Хотя при королях второй династии граф и имел много подчиненных, но подчинение это относилось только к личности, а не к их юрисдикции. На своих съездах, ассизах или заседаниях чиновники эти, как и графы, выносили окончательные решения. Вся разница состояла в распределении судебной власти. Так, например, граф мог приговорить к смерти, решить вопрос о личной свободе или о возвращении имущества, тогда как сотник не мог решать таких дел.

На том же основании существовали дела высшего порядка, которые подлежали решению короля. Это были дела, непосредственно затрагивавшие политические отношения. Сюда принадлежали, например, споры между епископами, аббатами и другими знатными людьми, которых судил король вместе со своими важнейшими вассалами.

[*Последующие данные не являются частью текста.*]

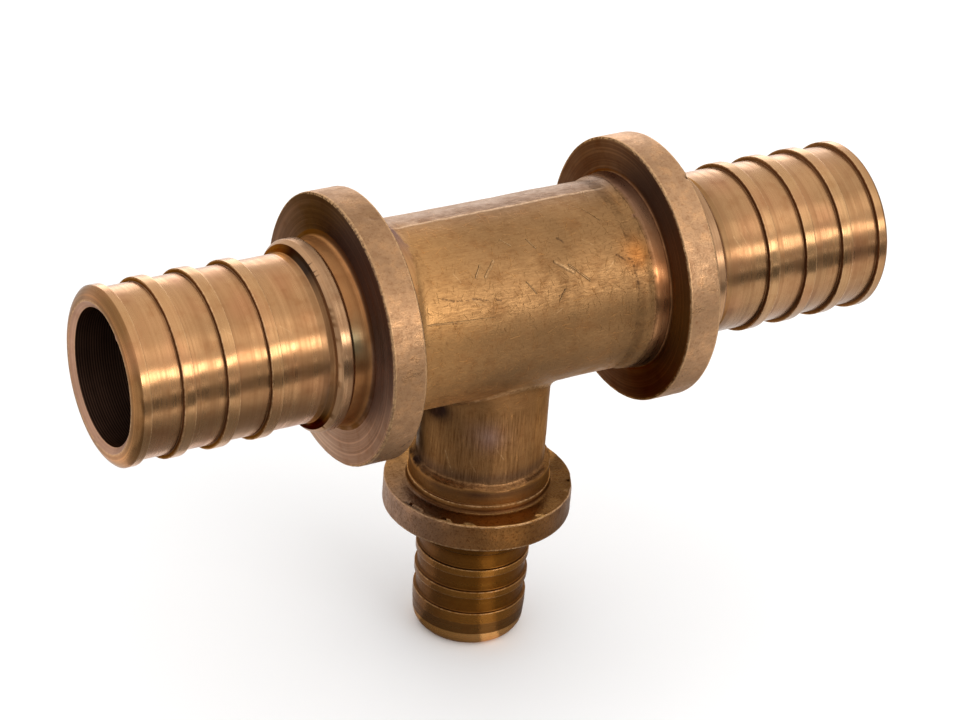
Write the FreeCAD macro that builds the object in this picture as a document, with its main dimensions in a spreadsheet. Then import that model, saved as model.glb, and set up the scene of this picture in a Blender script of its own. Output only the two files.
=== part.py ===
import FreeCAD, Part
import math
import os

import Sketcher

# Reducing tee for plastic pipe with sliding sleeves, one cast and turned bronze piece.
# The run lies along X, the smaller branch points down along -Z, and the two axes meet
# at the origin. Each tail carries the pipe on its ribs; the big flange behind it is
# what the press tool grips when the sleeve is pushed over the pipe. Millimetres.

SIZES = [
    # Run: two like tails, one to each side of the branch.
    ("run_reach", 49.25, "branch axis to the end of a run tail"),
    ("run_bore_diameter", 15.6, "waterway through the run"),
    ("run_mouth_diameter", 17.1, "countersink of the bore at the end face"),
    ("run_mouth_depth", 0.5, "depth of that countersink"),
    ("run_cast_diameter", 22.4, "cast barrel between the flanges"),
    ("run_flare_length", 1.46, "cast root that rises from the barrel to the turned band"),
    ("run_band_diameter", 23.5, "band turned beside the flange"),
    ("run_band_width", 2.7, "width of that band"),
    ("run_flange_start", 17.1, "branch axis to the near face of the flange"),
    ("run_flange_thickness", 4.1, "gripping flange"),
    ("run_flange_diameter", 31.7, "gripping flange"),
    ("run_flange_bevel", 0.25, "broken edges of the flange rim"),
    ("run_hub_diameter", 21.4, "hub between flange and stop ring"),
    ("run_shoulder_length", 4.2, "flange face to the foot of the stop ring"),
    ("run_ring_diameter", 22.15, "stop ring that the pipe end meets"),
    ("run_ring_width", 1.65, "stop ring with its bevel"),
    ("run_ring_bevel", 0.46, "front bevel of the stop ring"),
    ("run_land_diameter", 19.4, "plain land of the tail between the ribs"),
    ("run_crest_diameter", 20.4, "crests of the ribs and of the lip"),
    ("run_rib_width", 1.42, "rib"),
    ("run_rib_pitch", 5.22, "from rib to rib, and from the last one to the lip"),
    ("run_rib_count", 3, "ribs on each run tail, besides the lip"),
    ("run_lip_length", 1.83, "lip, from its inner face to the end of the tail"),
    ("run_crest_width", 1.0, "cylindrical crest of the lip"),
    # Branch: one smaller tail.
    ("branch_reach", 45.0, "run axis to the end of the branch tail"),
    ("branch_bore_diameter", 9.9, "waterway through the branch"),
    ("branch_mouth_diameter", 11.2, "countersink of the bore at the end face"),
    ("branch_mouth_depth", 0.45, "depth of that countersink"),
    ("branch_cast_diameter", 15.3, "cast neck above the flange"),
    ("branch_flare_length", 1.36, "cast root that rises from the neck to the turned band"),
    ("branch_band_diameter", 16.8, "band turned above the flange"),
    ("branch_band_width", 2.8, "width of that band"),
    ("branch_flange_start", 24.55, "run axis to the upper face of the flange"),
    ("branch_flange_thickness", 3.5, "gripping flange"),
    ("branch_flange_diameter", 22.6, "gripping flange"),
    ("branch_flange_bevel", 0.2, "broken edges of the flange rim"),
    ("branch_hub_diameter", 14.4, "hub between flange and stop ring"),
    ("branch_shoulder_length", 3.3, "flange face to the foot of the stop ring"),
    ("branch_ring_diameter", 14.9, "stop ring that the pipe end meets"),
    ("branch_ring_width", 1.04, "stop ring with its bevel"),
    ("branch_ring_bevel", 0.3, "front bevel of the stop ring"),
    ("branch_land_diameter", 13.04, "plain land of the tail between the ribs"),
    ("branch_crest_diameter", 13.7, "crests of the ribs and of the lip"),
    ("branch_rib_width", 1.05, "rib"),
    ("branch_rib_pitch", 3.13, "from rib to rib, and from the last one to the lip"),
    ("branch_rib_count", 2, "ribs on the branch tail, besides the lip"),
    ("branch_lip_length", 5.05, "lip, from its inner face to the end of the tail"),
    ("branch_crest_width", 1.45, "cylindrical crest of the lip"),
    ("branch_taper_length", 1.6, "slight taper that follows the crest"),
    ("branch_taper_drop", 0.12, "fall of that taper on the radius"),
    # The cast corner of the neck, and the mark of the mould.
    ("neck_fillet", 1.1, "cast fillet between barrel and neck"),
    ("seam_width", 0.6, "ground strip along the mould joint on top of the barrel"),
    ("seam_height", 0.1, "height of that strip above the barrel"),
    ("seam_root", 1.0, "depth of the strip's foot inside the barrel"),
    ("seam_offset", 0.3, "shift of the mould joint from the middle plane"),
    ("seam_length", 24.4, "length of the strip"),
]


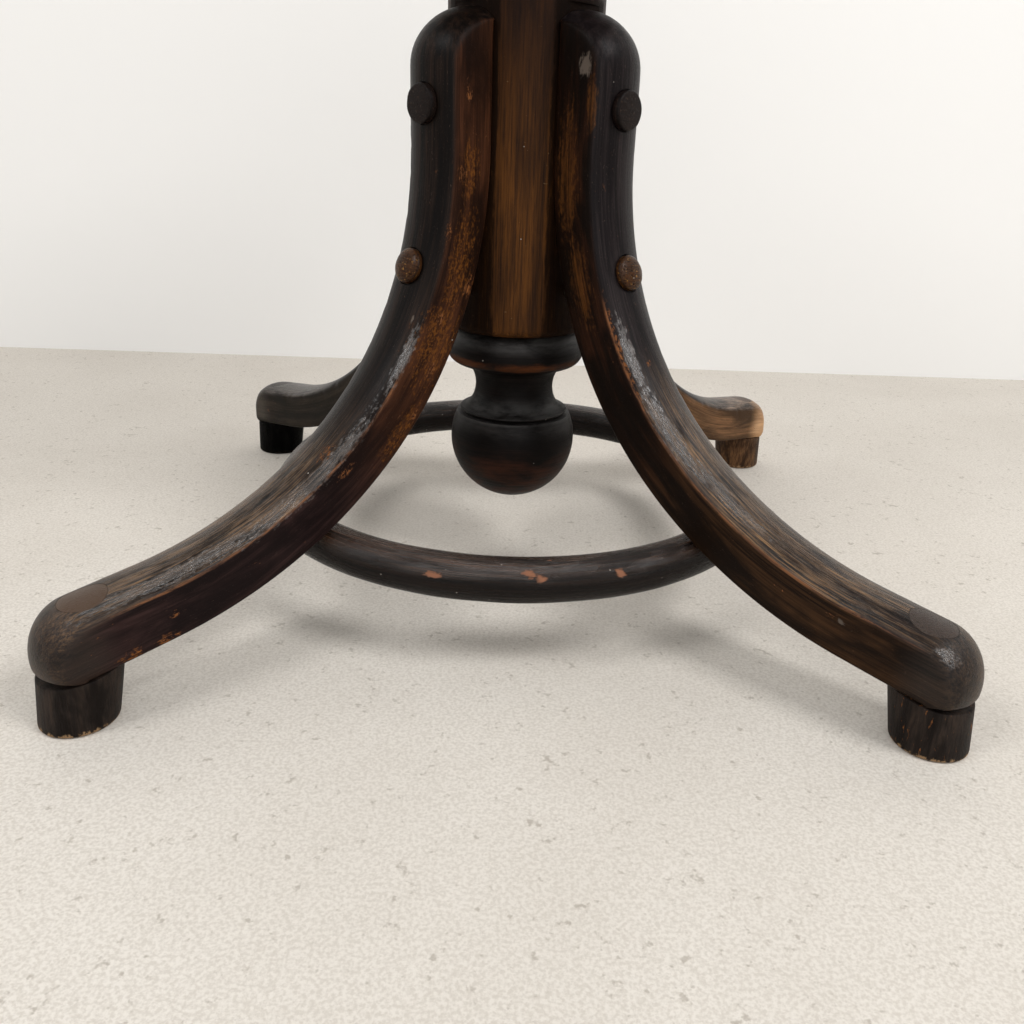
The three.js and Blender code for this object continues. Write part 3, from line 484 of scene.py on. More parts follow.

Мнение некоторых авторов, будто существовала апелляция на графа королевскому посланному, missusdominicus, не имеет основания: граф и missus имели равную, независимую одна от другой юрисдикцию; вся разница состояла в том, что missus проводил свои заседания в продолжение четырех месяцев в году, а граф — в продолжение остальных восьми.

Тот, кто, будучи раз осужден в заседании уголовного суда, просил о новом рассмотрении дела и снова его проигрывал, платил 15 солидов пени или получал 15 ударов от судей, решивших дело.